Data excerpts:
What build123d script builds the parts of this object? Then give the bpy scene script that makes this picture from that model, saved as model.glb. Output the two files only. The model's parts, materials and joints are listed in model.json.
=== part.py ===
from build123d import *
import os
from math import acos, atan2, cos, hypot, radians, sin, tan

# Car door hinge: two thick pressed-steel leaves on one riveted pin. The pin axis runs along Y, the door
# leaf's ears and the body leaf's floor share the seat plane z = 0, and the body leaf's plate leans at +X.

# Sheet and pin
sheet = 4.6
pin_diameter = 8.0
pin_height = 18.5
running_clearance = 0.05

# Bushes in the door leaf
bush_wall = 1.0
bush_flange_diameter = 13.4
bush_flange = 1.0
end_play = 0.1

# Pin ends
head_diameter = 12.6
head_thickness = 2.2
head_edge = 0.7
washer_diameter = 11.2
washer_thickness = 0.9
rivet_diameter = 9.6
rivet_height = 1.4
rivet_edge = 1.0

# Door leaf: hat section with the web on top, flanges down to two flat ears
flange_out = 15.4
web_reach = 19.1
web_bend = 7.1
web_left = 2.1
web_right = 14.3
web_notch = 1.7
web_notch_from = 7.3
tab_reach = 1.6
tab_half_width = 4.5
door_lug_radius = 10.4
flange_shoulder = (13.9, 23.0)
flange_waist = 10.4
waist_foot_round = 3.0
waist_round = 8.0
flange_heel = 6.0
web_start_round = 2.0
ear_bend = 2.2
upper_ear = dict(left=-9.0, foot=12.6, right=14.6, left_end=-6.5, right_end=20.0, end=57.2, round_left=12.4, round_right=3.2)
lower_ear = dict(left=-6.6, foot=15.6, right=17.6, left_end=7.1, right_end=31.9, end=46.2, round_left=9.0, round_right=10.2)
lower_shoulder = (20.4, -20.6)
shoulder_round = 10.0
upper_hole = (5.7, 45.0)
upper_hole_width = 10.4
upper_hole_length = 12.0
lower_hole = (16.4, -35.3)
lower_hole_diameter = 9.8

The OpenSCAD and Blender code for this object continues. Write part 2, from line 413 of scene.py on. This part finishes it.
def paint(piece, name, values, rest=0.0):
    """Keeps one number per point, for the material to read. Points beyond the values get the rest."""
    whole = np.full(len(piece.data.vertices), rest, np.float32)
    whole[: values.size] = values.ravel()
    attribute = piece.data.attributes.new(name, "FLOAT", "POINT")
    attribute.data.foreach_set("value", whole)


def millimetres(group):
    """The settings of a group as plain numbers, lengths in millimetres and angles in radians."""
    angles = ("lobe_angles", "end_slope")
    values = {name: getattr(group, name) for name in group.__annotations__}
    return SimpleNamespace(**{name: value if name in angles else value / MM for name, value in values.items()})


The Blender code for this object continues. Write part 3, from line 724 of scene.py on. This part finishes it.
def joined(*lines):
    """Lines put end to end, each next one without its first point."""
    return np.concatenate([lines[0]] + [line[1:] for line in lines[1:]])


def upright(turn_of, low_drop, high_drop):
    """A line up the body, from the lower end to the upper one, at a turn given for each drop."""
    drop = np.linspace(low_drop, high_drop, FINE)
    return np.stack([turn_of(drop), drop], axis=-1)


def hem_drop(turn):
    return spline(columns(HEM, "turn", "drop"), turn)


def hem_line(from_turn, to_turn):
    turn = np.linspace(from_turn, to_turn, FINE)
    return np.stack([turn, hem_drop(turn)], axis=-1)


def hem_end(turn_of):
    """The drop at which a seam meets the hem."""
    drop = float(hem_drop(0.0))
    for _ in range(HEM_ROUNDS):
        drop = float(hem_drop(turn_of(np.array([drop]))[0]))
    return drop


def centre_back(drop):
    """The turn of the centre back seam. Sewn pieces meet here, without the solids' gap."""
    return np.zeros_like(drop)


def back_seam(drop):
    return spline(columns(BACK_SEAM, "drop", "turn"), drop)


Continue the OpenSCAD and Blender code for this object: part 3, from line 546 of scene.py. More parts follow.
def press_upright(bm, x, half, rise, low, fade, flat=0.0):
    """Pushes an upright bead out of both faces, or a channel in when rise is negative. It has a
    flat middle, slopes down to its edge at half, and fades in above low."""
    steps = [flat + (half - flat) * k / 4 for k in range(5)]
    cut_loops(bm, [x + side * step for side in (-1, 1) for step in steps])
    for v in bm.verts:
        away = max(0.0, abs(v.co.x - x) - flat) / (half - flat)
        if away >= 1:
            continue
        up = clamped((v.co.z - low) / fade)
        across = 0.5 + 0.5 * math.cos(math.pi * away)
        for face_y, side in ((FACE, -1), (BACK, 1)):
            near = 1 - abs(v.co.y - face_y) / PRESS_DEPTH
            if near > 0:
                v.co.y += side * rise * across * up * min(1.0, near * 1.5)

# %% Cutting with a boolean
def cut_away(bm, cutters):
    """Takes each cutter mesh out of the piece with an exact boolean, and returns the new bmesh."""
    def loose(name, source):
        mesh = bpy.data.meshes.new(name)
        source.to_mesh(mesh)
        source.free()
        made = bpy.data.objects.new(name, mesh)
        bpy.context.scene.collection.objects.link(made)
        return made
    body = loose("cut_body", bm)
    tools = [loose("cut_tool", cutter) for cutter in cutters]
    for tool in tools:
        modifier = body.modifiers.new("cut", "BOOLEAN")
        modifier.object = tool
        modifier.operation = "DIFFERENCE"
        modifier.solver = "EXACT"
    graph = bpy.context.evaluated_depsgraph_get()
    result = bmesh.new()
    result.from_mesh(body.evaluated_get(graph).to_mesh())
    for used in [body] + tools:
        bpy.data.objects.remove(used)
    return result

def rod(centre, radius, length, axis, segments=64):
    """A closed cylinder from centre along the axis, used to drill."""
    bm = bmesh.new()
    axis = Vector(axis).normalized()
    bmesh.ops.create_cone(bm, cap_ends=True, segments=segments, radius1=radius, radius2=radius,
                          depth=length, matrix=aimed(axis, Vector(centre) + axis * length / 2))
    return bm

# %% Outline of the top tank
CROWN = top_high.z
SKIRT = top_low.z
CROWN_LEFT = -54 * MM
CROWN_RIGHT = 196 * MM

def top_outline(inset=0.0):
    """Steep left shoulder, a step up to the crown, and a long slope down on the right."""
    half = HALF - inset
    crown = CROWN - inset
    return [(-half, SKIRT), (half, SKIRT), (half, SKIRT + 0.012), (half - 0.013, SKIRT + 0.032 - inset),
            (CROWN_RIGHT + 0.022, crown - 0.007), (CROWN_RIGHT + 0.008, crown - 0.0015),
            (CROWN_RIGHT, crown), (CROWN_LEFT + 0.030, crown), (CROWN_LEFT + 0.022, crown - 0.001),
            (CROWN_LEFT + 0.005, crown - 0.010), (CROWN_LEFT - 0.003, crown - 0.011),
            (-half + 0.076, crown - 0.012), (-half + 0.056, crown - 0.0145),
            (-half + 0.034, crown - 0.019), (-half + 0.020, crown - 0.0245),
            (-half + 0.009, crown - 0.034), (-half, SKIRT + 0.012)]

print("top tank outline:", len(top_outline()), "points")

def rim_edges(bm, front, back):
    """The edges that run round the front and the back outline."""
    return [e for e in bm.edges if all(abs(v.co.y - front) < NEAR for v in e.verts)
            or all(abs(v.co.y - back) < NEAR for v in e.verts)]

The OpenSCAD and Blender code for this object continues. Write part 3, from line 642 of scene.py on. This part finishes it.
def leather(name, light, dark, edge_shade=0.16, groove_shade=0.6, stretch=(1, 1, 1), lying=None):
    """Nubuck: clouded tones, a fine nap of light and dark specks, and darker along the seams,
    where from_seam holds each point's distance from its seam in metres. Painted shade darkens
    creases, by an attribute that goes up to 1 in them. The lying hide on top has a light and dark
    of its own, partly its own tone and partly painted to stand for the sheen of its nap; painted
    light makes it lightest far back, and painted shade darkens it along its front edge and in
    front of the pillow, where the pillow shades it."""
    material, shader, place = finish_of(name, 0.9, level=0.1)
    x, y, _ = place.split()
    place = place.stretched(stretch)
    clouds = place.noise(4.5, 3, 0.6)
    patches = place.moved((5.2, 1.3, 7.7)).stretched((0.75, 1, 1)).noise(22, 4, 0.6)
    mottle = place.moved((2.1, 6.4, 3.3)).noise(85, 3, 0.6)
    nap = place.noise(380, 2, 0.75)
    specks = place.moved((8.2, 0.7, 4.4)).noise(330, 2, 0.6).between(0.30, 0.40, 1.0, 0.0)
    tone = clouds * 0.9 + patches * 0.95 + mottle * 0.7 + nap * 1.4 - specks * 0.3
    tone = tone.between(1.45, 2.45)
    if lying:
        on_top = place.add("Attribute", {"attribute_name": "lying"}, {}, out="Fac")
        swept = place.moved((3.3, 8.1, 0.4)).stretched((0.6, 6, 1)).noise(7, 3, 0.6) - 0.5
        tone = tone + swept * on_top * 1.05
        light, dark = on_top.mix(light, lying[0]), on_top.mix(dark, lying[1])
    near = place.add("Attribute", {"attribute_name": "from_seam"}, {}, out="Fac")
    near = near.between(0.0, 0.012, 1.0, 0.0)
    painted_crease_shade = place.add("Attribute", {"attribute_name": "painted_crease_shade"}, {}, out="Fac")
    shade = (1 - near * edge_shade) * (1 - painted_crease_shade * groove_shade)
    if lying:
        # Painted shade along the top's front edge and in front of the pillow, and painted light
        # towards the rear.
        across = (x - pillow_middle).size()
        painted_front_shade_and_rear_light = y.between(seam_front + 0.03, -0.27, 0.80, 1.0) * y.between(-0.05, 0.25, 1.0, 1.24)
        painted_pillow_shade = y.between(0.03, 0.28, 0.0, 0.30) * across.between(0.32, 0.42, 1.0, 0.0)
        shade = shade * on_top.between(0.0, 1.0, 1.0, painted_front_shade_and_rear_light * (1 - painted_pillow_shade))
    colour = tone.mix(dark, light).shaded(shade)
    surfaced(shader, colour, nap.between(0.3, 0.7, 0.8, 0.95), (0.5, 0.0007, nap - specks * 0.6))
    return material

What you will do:
Please print the material above exactly as it appears, from its first line through the line containing "rivet_edge = 1.0", inclusive, and stop there.

Reply:
What build123d script builds the parts of this object? Then give the bpy scene script that makes this picture from that model, saved as model.glb. Output the two files only. The model's parts, materials and joints are listed in model.json.
=== part.py ===
from build123d import *
import os
from math import acos, atan2, cos, hypot, radians, sin, tan

# Car door hinge: two thick pressed-steel leaves on one riveted pin. The pin axis runs along Y, the door
# leaf's ears and the body leaf's floor share the seat plane z = 0, and the body leaf's plate leans at +X.

# Sheet and pin
sheet = 4.6
pin_diameter = 8.0
pin_height = 18.5
running_clearance = 0.05

# Bushes in the door leaf
bush_wall = 1.0
bush_flange_diameter = 13.4
bush_flange = 1.0
end_play = 0.1

# Pin ends
head_diameter = 12.6
head_thickness = 2.2
head_edge = 0.7
washer_diameter = 11.2
washer_thickness = 0.9
rivet_diameter = 9.6
rivet_height = 1.4
rivet_edge = 1.0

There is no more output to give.